In other news, California is on fire.

And a little girl named Julia is Graham’s friend. We went to the art school today, and Graham was hoping to see Nicolaus’ future bride. “Julia is my friend.” he said in that lovable halting way he has. “Julia. Is. Brother’s. Friend. TOO. I. Like. Julia.”

But Julia isn’t here today honey…

“Why not?”

“Well… because she’s at her house. Remember Julia’s house?”

“Yeah. Member? That? Dog?”

Shit! I launched the Julia’s dog recollection sequence.

We three shuffled our way into the building. Graham believed me that Julia wasn’t there, but somehow he got it in his head that everyone at the school knows Julia. So he proudly told every adult he saw: “Julia! Is! My! Friend.”

And they all went mmm-hmmm… like um…?

He and I had an hour to wait while Nicolaus was in his class. You might wonder how many times a small boy can tell various strangers that Julia is his friend in an hour, and until today I would have guessed not that many times.

In other news, Graham hates the game tag. He wants desperately to play and to run with all the other kids, but if they touch him he stops and shouts, “NO!! I CANNOT LIKE THAT.” And he marches over to me and sits down on my lap.
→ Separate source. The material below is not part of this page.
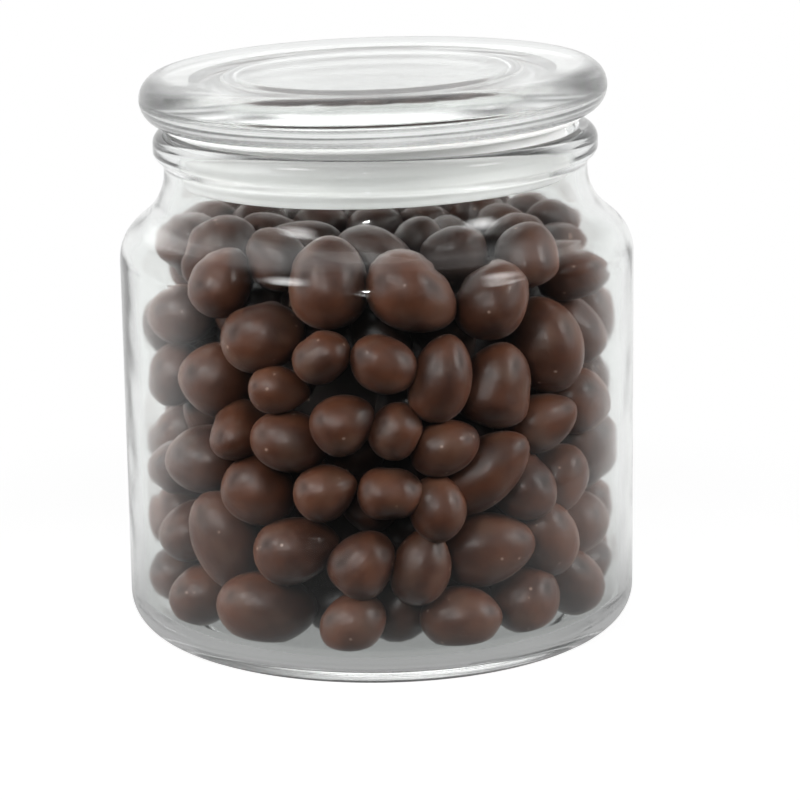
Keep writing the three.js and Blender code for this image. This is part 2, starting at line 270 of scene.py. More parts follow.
# Degrees round the jar from the front, height, length, thickness, and the degrees by which
# the long axis rises to the right, of the peanuts that lie against the front of the glass.
FRONT_PEANUTS = [
    (-60, 10, 15, 13, 30), (-33, 11, 19, 14, 0), (-7, 10.5, 14, 12.5, 30), (21, 11.5, 16.5, 13, 5),
    (44, 11, 14.5, 13.5, 60), (-45, 24, 20, 14, -75), (-23, 25, 17.5, 14, 10),
    (-5, 23, 14.5, 12.5, 50), (11, 23, 17, 12.5, 80), (32, 23, 19, 15, 10), (66, 20, 17, 15, 30),
    (-35, 35.5, 15, 14, -30), (-13, 37, 13, 11.5, 20), (3, 36, 14, 12, 0), (27, 37.5, 21.5, 13, 40),
    (54, 32.5, 16, 12.5, 60), (-55, 39.5, 17.5, 14.5, 10), (-25, 46.5, 16.5, 12.5, -10),
    (-9, 50, 12.5, 11.5, 30), (4, 50, 13, 11.5, 60), (17, 45, 14.5, 11, 20), (48, 45, 14.5, 12, 35),
    (86, 47, 17, 12.5, -75), (-50, 54.5, 18.5, 17, 30), (-26, 56, 12.5, 9.5, -5),
    (14, 57.5, 17, 12, 75), (32, 56, 17, 15, 70), (-13, 63, 13, 11.5, 40), (1, 62, 14, 12, -20),
    (53, 60.5, 20, 14.5, -80), (86, 62, 15, 12, -70), (-67, 67, 14, 12.5, 20), (-33, 66, 16, 14, 10),
    (-46, 75, 14.5, 12, 60), (-15, 76.5, 16.5, 15, 90), (9, 73, 19.5, 16, -35), (32, 71.5, 17, 15, 60),
    (68, 73, 15, 12.5, 0),
]
# What the columns of a peanut's row hold. EGG is how much narrower it is at one end, and GIVE
# how far it gives way when others push it: the ones at the front hardly do.
MIDDLE = slice(0, 3)
AXIS = slice(3, 6)
HALF_LENGTH, HALF_THICKNESS, EGG, GIVE = range(6, 10)

FIRST_STATE = 20
MULTIPLIER = 16807
MODULUS = 2147483647


def generator_states(state):
    """Endless states of the minimal standard generator: each is the last * multiplier mod modulus."""
    while True:
        state = state * MULTIPLIER % MODULUS
        yield state


states = generator_states(FIRST_STATE)


def draw(low, high):
    """The next even draw between two bounds. The start is fixed, so the heap is always the same."""
    return low + (high - low) * next(states) / MODULUS


def front_peanut(degrees, height, length, thickness, lean):
    """Row of a peanut that touches the front wall, at that angle and height, with its long axis
    at (cos lean, 0, sin lean)."""
    ring = BODY_RADIUS - WALL - thickness / 2
    angle, rise = math.radians(degrees), math.radians(lean)
    return (ring * math.sin(angle), -ring * math.cos(angle), height,
            math.cos(rise), 0, math.sin(rise), length / 2, thickness / 2, draw(*EGG_RANGE), FRONT_GIVE)


def drawn_peanut(nuts, ring_range):
    """Row of a peanut at the drawn place, of several, that is furthest from the peanuts already
    there, with its long axis drawn evenly over all directions."""
    places = []
    for _ in range(CANDIDATES):
        turn = draw(0, 2 * math.pi)
        ring = math.sqrt(draw(ring_range[0] ** 2, ring_range[1] ** 2))
        places.append((ring * math.cos(turn), ring * math.sin(turn), draw(*HEIGHT_RANGE)))
    there = np.array(nuts)[:, MIDDLE]
    room = np.linalg.norm(np.array(places)[:, None] - there[None], axis=2).min(1)
    rise = draw(-1, 1)
    turn = draw(0, 2 * math.pi)
    flat = math.sqrt(1 - rise * rise)
    thickness = draw(*THICKNESS_RANGE)
    length = thickness * draw(*LENGTH_RATIO_RANGE)
    return (*places[room.argmax()], flat * math.cos(turn), flat * math.sin(turn), rise,
            length / 2, thickness / 2, draw(*EGG_RANGE), 1)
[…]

Until all the running around looks too fun to ignore and then he does it all again.

Also, there is a war going on. And a serious drought! Everyone in Georgia is freaking out about the water. It’s hard for me to believe though because everything here is so green. If they were smart they’d spraypaint all of the grass and trees and all brown so it would look more serious.

But people are really stressed out about us all running out of water soon, and I can’t help but feel responsible because if it weren’t for Graham spending the month of September learning how to use a drinking fountain I am pretty sure there’d be plenty of water.
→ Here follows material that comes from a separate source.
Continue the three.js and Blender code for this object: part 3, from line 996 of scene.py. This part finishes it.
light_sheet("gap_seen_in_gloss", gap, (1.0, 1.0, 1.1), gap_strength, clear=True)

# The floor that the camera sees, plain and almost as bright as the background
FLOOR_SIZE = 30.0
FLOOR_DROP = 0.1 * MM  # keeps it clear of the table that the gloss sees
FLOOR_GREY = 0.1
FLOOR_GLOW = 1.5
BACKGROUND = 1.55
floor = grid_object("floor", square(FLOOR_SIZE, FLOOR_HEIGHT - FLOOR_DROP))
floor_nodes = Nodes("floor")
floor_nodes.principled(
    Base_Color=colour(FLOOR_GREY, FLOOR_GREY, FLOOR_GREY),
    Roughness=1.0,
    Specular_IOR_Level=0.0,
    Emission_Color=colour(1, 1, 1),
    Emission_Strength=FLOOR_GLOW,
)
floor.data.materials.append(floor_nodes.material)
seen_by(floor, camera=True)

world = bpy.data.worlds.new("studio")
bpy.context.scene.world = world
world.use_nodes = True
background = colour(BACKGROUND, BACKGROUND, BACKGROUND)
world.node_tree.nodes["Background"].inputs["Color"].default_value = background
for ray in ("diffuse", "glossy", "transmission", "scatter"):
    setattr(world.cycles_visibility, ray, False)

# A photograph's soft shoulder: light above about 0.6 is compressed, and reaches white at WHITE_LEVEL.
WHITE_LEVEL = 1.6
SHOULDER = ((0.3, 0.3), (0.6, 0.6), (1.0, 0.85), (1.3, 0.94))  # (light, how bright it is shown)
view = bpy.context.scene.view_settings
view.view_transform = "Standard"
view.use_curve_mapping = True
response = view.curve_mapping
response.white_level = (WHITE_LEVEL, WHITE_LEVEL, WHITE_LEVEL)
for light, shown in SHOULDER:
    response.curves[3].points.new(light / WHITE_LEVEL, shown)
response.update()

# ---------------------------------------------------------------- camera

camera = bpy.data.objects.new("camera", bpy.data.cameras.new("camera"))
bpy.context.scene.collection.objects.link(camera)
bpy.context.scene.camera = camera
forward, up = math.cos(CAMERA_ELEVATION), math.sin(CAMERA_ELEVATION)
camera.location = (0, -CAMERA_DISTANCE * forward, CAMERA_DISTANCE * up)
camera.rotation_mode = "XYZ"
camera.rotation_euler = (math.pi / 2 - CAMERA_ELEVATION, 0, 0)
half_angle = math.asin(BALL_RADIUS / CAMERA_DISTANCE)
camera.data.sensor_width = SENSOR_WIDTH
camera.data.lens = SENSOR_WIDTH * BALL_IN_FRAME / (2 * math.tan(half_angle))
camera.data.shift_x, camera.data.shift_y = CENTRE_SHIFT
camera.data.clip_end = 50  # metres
In other news! My parents came to visit and it was really fun. Even though my dad, my father the airline pilot, my father who has lived in hostile deserts and in Alaskan tundra, my father whose hobby as a child was making and igniting small bombs… is afraid of trains. We didn’t know. None of us knew. My mom has known this man since she was fourteen and she had no idea. He sat in the living room and visibly cringed every time a train whistled and clicked past our living room windows. My mom couldn’t believe it. “I can’t believe this. Why didn’t you ever tell me you were scared of trains?”

When a train goes by it is like thunder that lasts for five whole minutes. “I don’t know,” he said weakly, “I didn’t know it was going to come up.”

It’s late. Kevin’s at work. The boys are in bed, asleep, finally. I miss my parents. I miss my ground beef and avocados.

posted by electric boogaloo in Blah blah blah, Kid the second, My family is insane and have Comments (8)

Lessons

Every home has its unspoken lessons. In my house growing up, there were some odd ones. But these are the lessons we learned that have served me well, that I hope to pass down in some way to the boys. Alright I might not emphasize the one about lipstick with them… maybe change lipstick to clean shirt, and we’re there…

* People are more important than things.

* But cool stuff is neat to have too.

* Especially books and good art supplies.

* Walls aren’t permanent. They’re just ideas of one possible place a wall might go. You can take it down, you can rebuild it, and with some wire mesh and plaster you can do some really fun shit in the process.

* School rules are a lot more flexible than they let on.

* The Pope wears a funny hat, and he might be special but he is not God. At the end of the day, he’s a dude like any other dude.

* But you’d better not even think of taping Pink Panther cartoons over mom’s videotape of the Pope coming to Texas.

* Words do things. Don’t say hate unless you mean it, don’t say love unless you mean it and don’t ever say the word devil.

* Life and death are very, very serious things. Make jokes about them so people won’t know you’re a freak who takes them so seriously.

* Once every 15 years or so, termites swarm into people’s houses and it’s really weird and kind of awesome.

* The Beatles. I don’t even know how to say it in a rule or a sentence… just… yeah. The Beatles.

* One of the top ten reasons for living is looking at clouds. Another thing on the list is eating strawberries with powdered sugar.

* Don’t throw things in the house because you have shitty aim and you will probably break something.

* Don’t ever throw or shoot things AT anyone.

* We are people who are not very good at sports. Some of us love sports, some of us try to play sports and it might be fun for awhile — but the end result is always sad and funny at the same time.

* Be nice to your brother, he is the only one you will ever have.

* You don’t have to be polite to someone if they are threatening or hurting you, even if they are a grownup.

* People who try to pressure you into eating gross food will eventually give up if you ignore them.

* Be nice to your brothers. Oh and by the way, condoms don’t always work so be careful. (**Critical edit! I am not pregnant oh my god no. I learned from my parents wisdom to be careful.**)

* Question authority. Because really? There’s no such thing. The arrows and lines in school, work, society, and life are just somebody’s hope or idea. The arrows that look so solid and immovable? Someone painted those on, or maybe rubbed on a decal.

* But you do have to call and let your family know you are okay. That’s not a rule based on authority, it’s a rule based on not scaring the people you care about.

* Don’t worry about what anyone thinks. But wear lipstick. Because even though you don’t CARE what they think, it doesn’t hurt to have them think you look nice.
******

How about you? What lessons did your parents give you that you would or will share with your kids?